La speranza è l’ultima a morire. Ma certo i risultati del 26 maggio, con Francesco Ferrari al 48% con 8.900 voti, e la pur tenace Anna Tempestini al 28,9% con 5.350 preferenze, su un bacino elettorale di 27.500 cittadini di cui 19mila sono andati alle urne (affluenza al 69,5%), dicono che con ogni probabilità il Pd perderà l’antico Palazzo dei Priori, sede del Comune più importante della Val di Cornia, dopo più di 70 anni di guida Pci-Pds-Ds.
Come a Livorno nel 2014, sul Pd si è abbattuto uno tsunami, arrivato da lontano non nello spazio ma nel tempo, causato da una conduzione amministrativa che da zoppicante è diventata, negli ultimi anni, catastrofica. Dalle Acciaierie al porto, dalle bonifiche all’impiantistica dei rifiuti, fino alla gestione di palestre e piscine con le società sportive storiche a rischio di sfratto, per gran parte dei piombinesi il partito non ne ha azzeccata una. “Il Pd ha fatto politiche di destra – tira le somme l’operaio e sindacalista di base Massimo Lami – quando in questo campo la destra è ovviamente più brava”.
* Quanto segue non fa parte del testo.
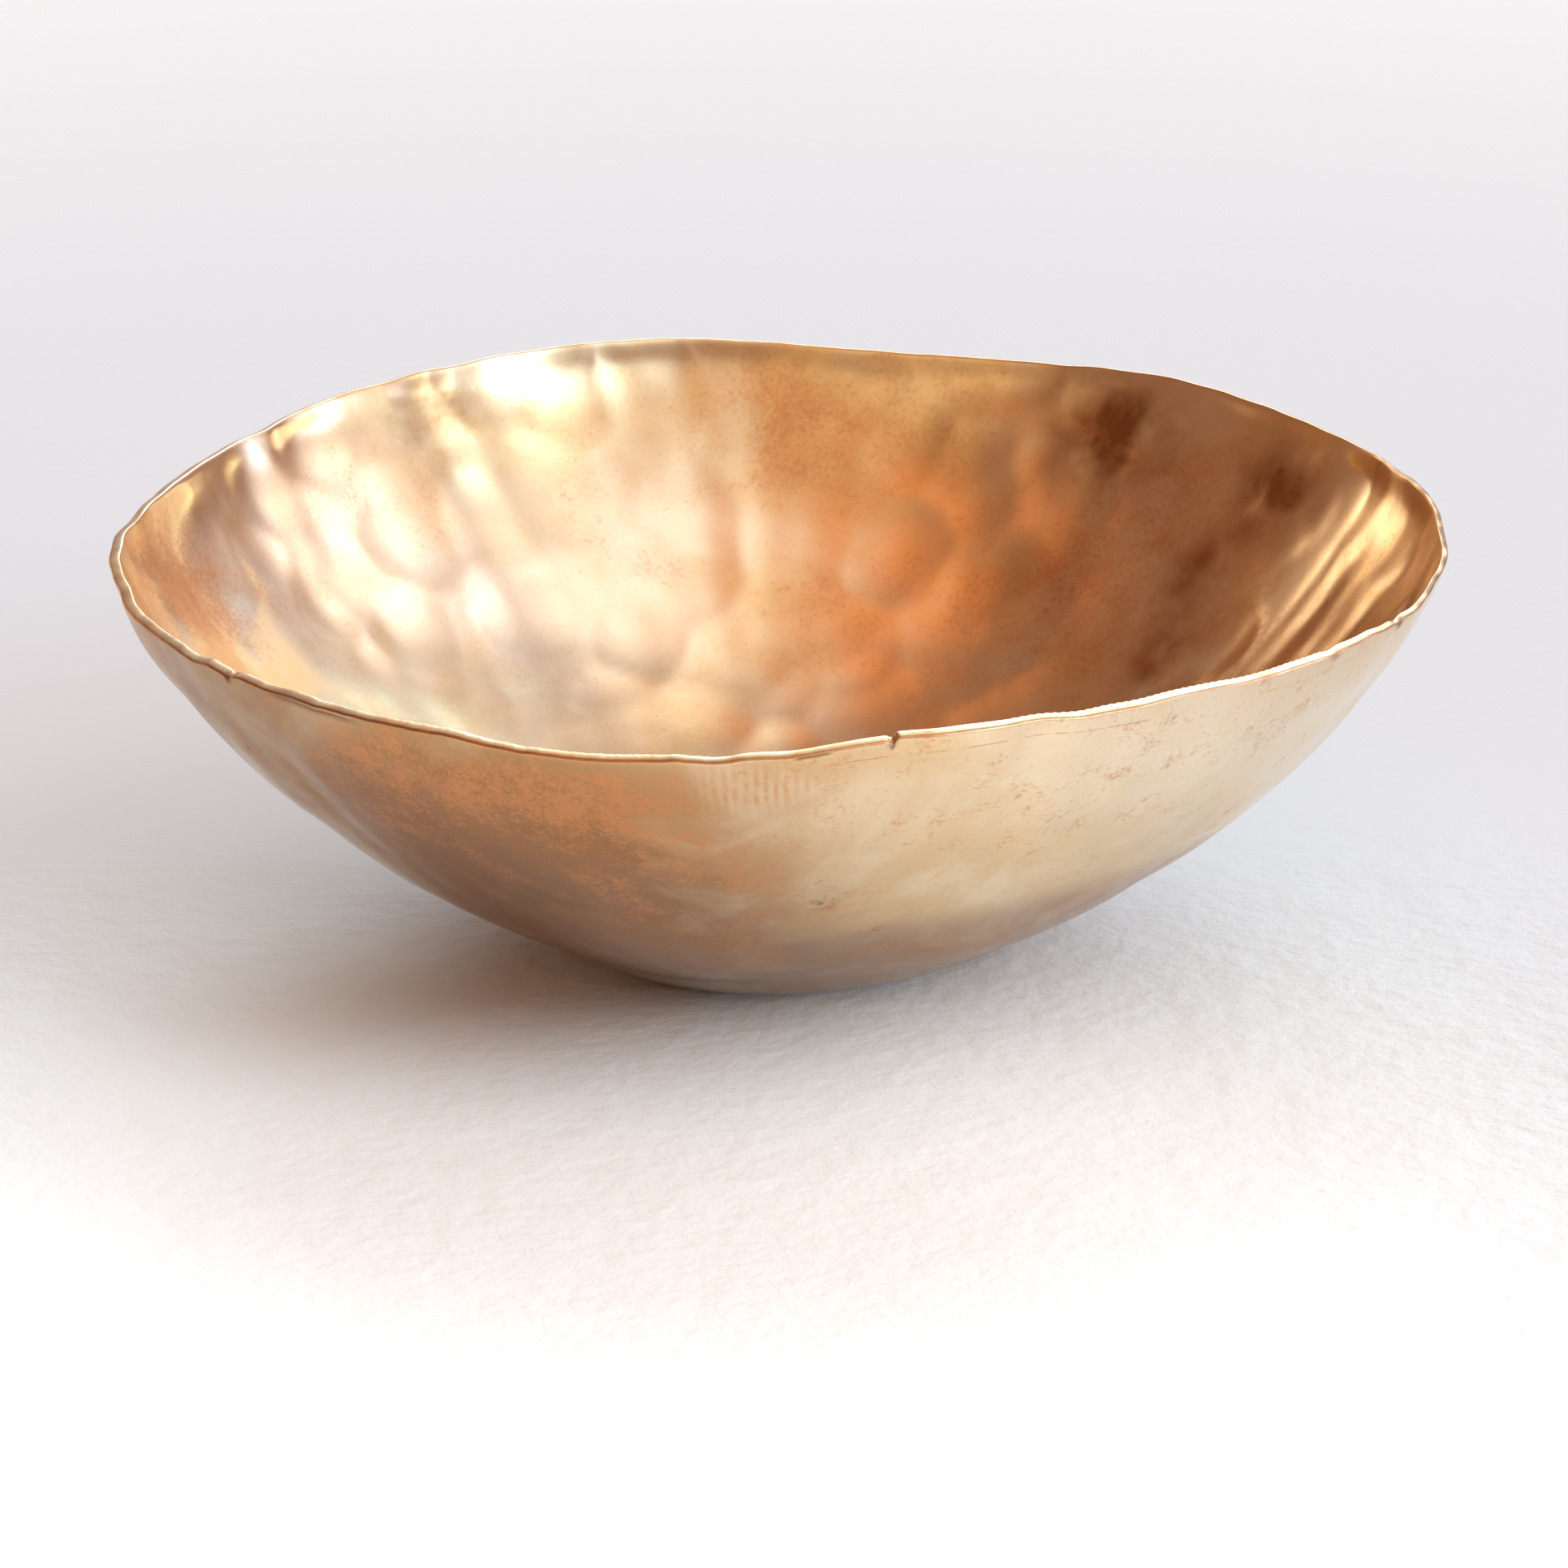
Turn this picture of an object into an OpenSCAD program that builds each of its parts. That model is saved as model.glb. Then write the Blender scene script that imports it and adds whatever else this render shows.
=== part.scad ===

Ad esempio, privatizzando la Discarica Rimateria di Ischia di Crociano e prevedendone un maxi ampliamento, in quello che è stato il tema principale della campagna elettorale, il Pd si è trovato contro l’intera città, già alle prese con la ineludibile ma complicatissima bonifica delle gigantesche aree industriali dell’Acciaieria. “Piombino città dei rifiuti? No grazie!”, hanno urlato i piombinesi. Che solo per un pelo hanno evitato che nel porto si insediasse un impianto industriale, assai inquinante, per l’attività di demolizione e riciclaggio di navi arrivate alla fine della corsa.
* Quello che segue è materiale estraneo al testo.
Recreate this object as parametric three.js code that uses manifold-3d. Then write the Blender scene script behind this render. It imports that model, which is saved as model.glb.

Anche l’arrivo di Nicola Zingaretti, con il segretario dem pronto ad assicurare “un impegno al maggior coinvolgimento dei cittadini, con maggior apertura e meno autoreferenzialità”, ha dato l’impressione della chiusura della stalla quando i buoi erano lontani. Mentre l’avvocato Francesco Ferrari, consigliere uscente di Fdi, oltre a Lega e Fi ha al suo fianco tre liste civiche che fanno capire molte cose: “Ferrari sindaco” guidata da Giuliano Parodi, sindaco uscente di Suvereto, ex Pci e Prc; “Ascolta Piombino” di Riccardo Gelichi, ex Pd; “Lavoro&Ambiente” di Carla Bezzini, ex Sel.
L’ex vicesindaco Stefano Ferrini (si era dimesso l’anno scorso), che con la sua lista Spirito Libero non è entrato in consiglio per otto voti, ringraziando gli elettori ha offerto una nitida chiave di lettura della situazione: “Pur appartenendo la gran parte di noi idealmente al campo del centro sinistra, abbiamo capito che lo scontro era tra cambiamento e conservazione, non fra destra e sinistra. Infatti Ferrari prende 1.110 voti in più delle liste di centro destra alle europee, e il Pd quasi 900 in meno”.
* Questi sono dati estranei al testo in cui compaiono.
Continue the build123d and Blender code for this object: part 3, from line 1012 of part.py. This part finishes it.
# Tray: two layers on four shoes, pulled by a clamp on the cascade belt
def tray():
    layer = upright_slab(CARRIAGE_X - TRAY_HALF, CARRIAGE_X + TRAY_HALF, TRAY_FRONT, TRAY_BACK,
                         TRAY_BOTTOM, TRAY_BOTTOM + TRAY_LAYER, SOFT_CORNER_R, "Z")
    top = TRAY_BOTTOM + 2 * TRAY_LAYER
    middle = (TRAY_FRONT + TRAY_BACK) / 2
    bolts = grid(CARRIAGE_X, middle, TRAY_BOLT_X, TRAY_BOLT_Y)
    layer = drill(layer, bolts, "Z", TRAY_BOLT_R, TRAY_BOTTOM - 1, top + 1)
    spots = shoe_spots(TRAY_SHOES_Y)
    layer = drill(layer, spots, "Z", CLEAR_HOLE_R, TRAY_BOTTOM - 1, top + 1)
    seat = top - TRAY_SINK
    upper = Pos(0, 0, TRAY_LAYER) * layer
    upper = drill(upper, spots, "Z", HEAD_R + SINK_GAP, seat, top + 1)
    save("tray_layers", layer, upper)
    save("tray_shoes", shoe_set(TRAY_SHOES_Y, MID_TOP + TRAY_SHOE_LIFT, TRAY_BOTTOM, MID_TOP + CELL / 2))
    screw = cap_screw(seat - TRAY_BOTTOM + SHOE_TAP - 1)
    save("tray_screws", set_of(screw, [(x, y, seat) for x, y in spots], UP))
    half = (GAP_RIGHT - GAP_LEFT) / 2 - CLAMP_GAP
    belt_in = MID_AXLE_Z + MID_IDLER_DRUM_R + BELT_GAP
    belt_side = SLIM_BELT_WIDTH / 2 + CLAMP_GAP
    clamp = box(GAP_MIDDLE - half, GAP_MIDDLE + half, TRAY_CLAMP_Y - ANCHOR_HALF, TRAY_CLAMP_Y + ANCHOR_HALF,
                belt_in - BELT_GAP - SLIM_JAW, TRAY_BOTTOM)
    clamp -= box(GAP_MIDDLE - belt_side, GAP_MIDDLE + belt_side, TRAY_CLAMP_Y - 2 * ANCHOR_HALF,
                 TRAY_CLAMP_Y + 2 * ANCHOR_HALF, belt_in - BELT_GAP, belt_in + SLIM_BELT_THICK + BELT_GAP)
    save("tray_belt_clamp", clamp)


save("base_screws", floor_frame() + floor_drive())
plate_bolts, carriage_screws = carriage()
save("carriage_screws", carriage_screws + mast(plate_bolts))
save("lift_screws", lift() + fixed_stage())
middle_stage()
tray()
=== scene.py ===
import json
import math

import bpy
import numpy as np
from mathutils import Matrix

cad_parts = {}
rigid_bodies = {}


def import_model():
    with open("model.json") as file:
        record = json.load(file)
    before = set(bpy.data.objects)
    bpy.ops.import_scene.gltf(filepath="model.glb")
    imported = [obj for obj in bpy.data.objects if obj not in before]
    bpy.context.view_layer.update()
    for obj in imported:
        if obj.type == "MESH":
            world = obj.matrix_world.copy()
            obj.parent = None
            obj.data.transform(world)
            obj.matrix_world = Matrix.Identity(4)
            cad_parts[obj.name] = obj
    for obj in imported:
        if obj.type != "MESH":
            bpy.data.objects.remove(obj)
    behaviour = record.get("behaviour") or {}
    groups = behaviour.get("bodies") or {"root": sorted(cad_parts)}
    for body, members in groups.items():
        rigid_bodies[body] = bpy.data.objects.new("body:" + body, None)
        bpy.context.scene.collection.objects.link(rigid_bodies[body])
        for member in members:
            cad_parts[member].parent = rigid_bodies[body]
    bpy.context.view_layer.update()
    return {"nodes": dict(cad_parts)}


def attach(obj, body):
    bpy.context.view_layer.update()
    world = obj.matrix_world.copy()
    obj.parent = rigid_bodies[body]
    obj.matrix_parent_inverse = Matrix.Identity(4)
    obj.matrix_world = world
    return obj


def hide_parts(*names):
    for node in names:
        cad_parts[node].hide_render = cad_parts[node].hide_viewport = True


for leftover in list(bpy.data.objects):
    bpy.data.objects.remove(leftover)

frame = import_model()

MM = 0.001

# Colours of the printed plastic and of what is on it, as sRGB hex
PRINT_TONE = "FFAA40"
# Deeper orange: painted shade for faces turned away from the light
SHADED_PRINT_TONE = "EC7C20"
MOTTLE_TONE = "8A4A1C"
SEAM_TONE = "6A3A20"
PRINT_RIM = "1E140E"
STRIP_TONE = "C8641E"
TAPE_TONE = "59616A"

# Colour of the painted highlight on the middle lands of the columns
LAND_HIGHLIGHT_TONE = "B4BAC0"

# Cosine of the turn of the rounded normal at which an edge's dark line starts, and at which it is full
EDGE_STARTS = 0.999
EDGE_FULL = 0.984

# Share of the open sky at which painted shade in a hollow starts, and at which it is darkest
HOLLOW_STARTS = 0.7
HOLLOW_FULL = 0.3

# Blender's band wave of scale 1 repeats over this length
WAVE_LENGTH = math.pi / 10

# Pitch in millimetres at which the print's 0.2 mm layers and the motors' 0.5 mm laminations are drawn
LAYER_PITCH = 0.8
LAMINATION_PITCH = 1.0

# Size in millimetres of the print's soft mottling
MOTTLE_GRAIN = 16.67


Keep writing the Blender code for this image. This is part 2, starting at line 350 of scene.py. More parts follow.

Cambiamento contro conservazione anche alle Acciaierie, dove solo l’Usb manifesta in piazza, e si fa conoscere, denunciando l’estenuante gioco del cerino fra il governo e Jindal. Con il risultato di lasciare abbandonato a se stesso il sito siderurgico – l’ad Fausto Azzi ha lasciato pochi giorni fa – in cig i lavoratori, e in stand by il piano industriale, con le bonifiche e i nuovi forni elettrici da costruire fuori città. “Per fare le nuove Acciaierie – ricorda Massimo Lami – con produzioni moderne e non inquinanti, e macchinari non energivori come adesso, ci vuole quasi un miliardo di euro. Chi ce li mette?”. Ad oggi Jindal, che pure è un colosso dell’acciaio, non ne mostra l’intenzione. Ma in questi anni Piombino senza acciaio si è impoverita tanto. E tanto, purtroppo, rischia di impoverirsi ancora in futuro. Chiunque sia il nuovo sindaco.